Nonprofit mission reinvention consequently dissuades the evolutionary transfer of funding from one nonprofit organization to another. This is due to a second tenet set forth by resource dependency theorists.. That is, survivability is determined by the ability of organizations to “secure the dependence of other organizations on them.” (Fernandez, 2008, p. 117) This interdependence, once securely in place, is difficult to interrupt. As a result, nonprofits funding opportunities that would have been created by another’s dissolution vanish. In other words, funding opportunities would have been created had a nonprofit that fulfilled its mission simply ceased its operations. Those funders who were released of their financial obligations could have been potential sources of funding for either established nonprofits or newly created nonprofits.

As a nonprofit nears completion of its mission, it may experience reluctance on the part of funders to commit to financial support. Nonprofits that were once perceived by funders as having significance to the populations that they serve, are now viewed to the contrary. Nonprofits will themselves experience reluctance in pursuing certain types of funding. Securing public or governmental funding is viewed as a complicated, resource consuming process; one deemed as “not worthwhile” by a dissolving nonprofit organization.

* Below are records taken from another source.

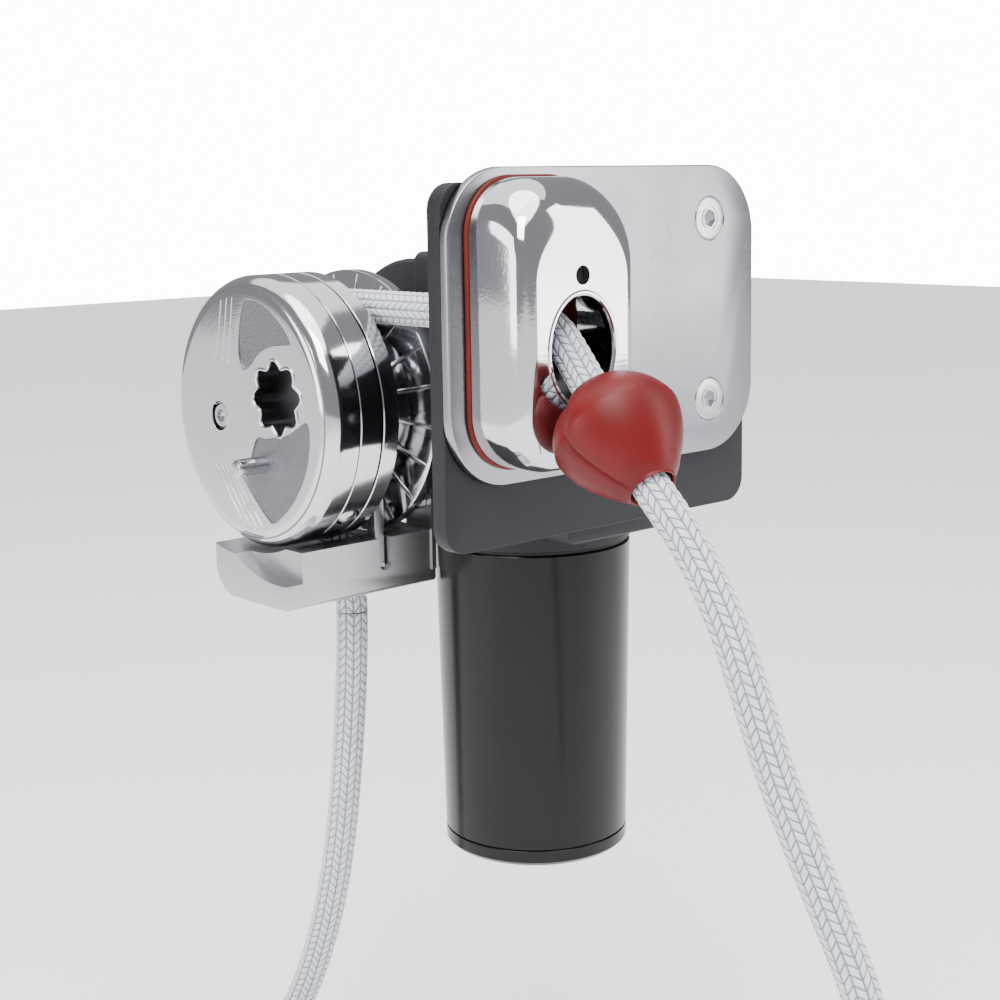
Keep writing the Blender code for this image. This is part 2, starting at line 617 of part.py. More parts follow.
def gypsy():
    """Two cheeks that face each other over the rope; the outer one carries the groove's floor."""
    inner = [
        (INNER_BACK, GYPSY_BORE),
        (INNER_BACK, GYPSY_RADIUS - 2 * MM),
        (INNER_BACK - 2 * MM, GYPSY_RADIUS),
        (INNER_EDGE, GYPSY_RADIUS),
        (ROPE_X + GROOVE_HALF_AT_BOTTOM, GROOVE_BOTTOM_RADIUS),
        (ROPE_X + GROOVE_HALF_AT_BOTTOM, GYPSY_BORE),
    ]
    turned("gypsy_inner_half", "polished_stainless", inner, SHAFT_AXIS, ring=True)
    outer = [
        (ROPE_X + GROOVE_HALF_AT_BOTTOM - GAP, GYPSY_BORE),
        (ROPE_X + GROOVE_HALF_AT_BOTTOM - GAP, GROOVE_BOTTOM_RADIUS),
        (ROPE_X - GROOVE_HALF_AT_BOTTOM, GROOVE_BOTTOM_RADIUS),
        (OUTER_EDGE, GYPSY_RADIUS),
        (OUTER_BACK, GYPSY_RADIUS),
        (OUTER_BACK, GYPSY_BORE),
    ]
    turned("gypsy_outer_half", "polished_stainless", outer, SHAFT_AXIS, ring=True)


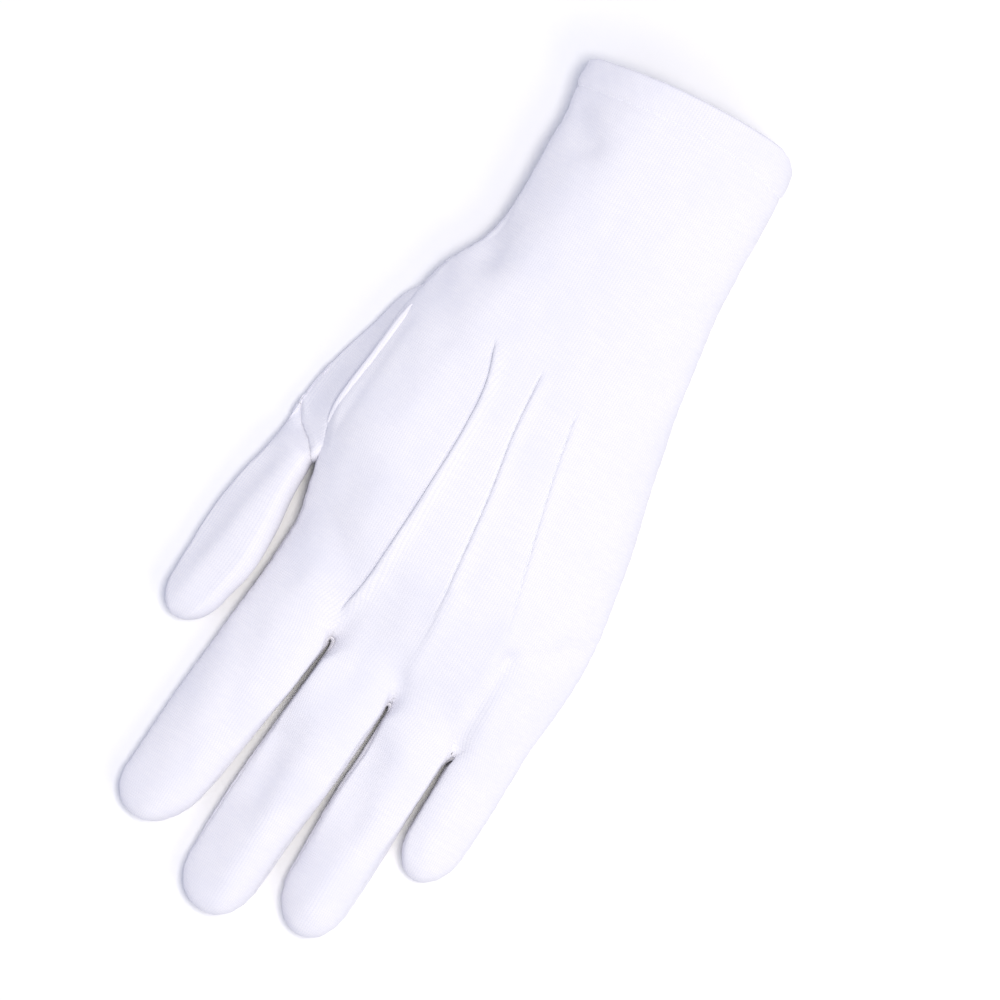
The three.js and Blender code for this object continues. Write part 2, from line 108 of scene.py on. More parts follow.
# Each digit: its tip, the web beside it, how far it is spread while the skin is made, and sections
# with their centre, half width, lowest and highest point.
digits = {
    "index": dict(tip=-239.1, tipCenter=-31.6, web=-168, spread=-0.45, rows=[
        (-126, -20.0, 10.5, 1, 19),
        (-148, -22.1, 12.9, -2.5, 18.5),
        (-169, -23.1, 13.2, -2, 15.5),
        (-185, -24.8, 12.8, -2, 15.2),
        (-205, -27.2, 12.1, -2, 15.2),
        (-226, -29.4, 10.9, -2, 14.4)]),
    "middle": dict(tip=-252.1, tipCenter=-3.6, web=-172, spread=-0.15, rows=[
        (-148, 1.5, 11.8, -2.5, 20),
        (-169, 1.3, 11.2, -2, 16),
        (-185, 0.4, 11.3, -2, 15.4),
        (-205, -1.1, 11.4, -2, 15.2),
        (-225, -2.5, 10.9, -2, 15),
        (-239, -3.3, 10.6, -2, 14.4)]),
    "ring": dict(tip=-243.9, tipCenter=22.8, web=-177, spread=0.15, rows=[
        (-148, 23.4, 11.4, -2.5, 20),
        (-169, 23.2, 11.0, -2, 16),
        (-178, 23.1, 10.6, -2, 15),
        (-190, 22.7, 10.2, -2, 14.6),
        (-212, 22.0, 10.3, -2, 14.6),
        (-230, 21.8, 9.8, -2, 13.8)]),
    "little": dict(tip=-215, tipCenter=42, web=-177.5, spread=0.45, rows=[
        (-112, 36.0, 8.0, 3, 19),
        (-128, 40.0, 9.6, -0.5, 19.5),
        (-144, 42.0, 10.2, -2.4, 19),
        (-160, 42.0, 9.7, -2, 16),
        (-180, 42.5, 9.0, -2, 13.6),
        (-192, 42.6, 8.7, -2, 13.4),
        (-203, 42.2, 8.4, -2, 12.8)]),
    "thumb": dict(tip=-187.1, tipCenter=-49.5, web=0, spread=0, rows=[
        (-66, -26.0, 4.0, 4, 12),
        (-79, -33.5, 7.0, 0, 13),
        (-91, -37.0, 7.3, -2, 13.5),
        (-104, -39.2, 9.0, -2, 14.5),
        (-117, -41.2, 9.2, -2, 15.5),
        (-128, -44.3, 6.9, -2, 16),
        (-135, -45.7, 6.5, -2, 16),
        (-142, -46.6, 7.3, -2, 16),
        (-153, -46.9, 8.8, -2, 16),
        (-166, -47.2, 9.2, -2, 15.5),
        (-176, -48.3, 8.0, -2, 14.8)]),
}
for digit in digits.values():
    digit["rows"] = table("y center half low high", digit["rows"])
fingers = ["index", "middle", "ring", "little"]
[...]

A nonprofit’s resultant dissolution due to mission accomplishment creates a momentary void in the funding domain of the sector. It is only momentary due to the ever increasing population of nonprofit organizations as it is estimated that 30-50,000 new nonprofits are created each year. It should not be overlooked that this void is also created by organizations that dissolve due to other reasons besides mission fulfillment.

References:

Fernandez, Juan. Causes of Dissolution Among Spanish Nonprofit Organizations. Nonprofit and Voluntary Sector Quarterly. 2008. 37; p.113-37. Web.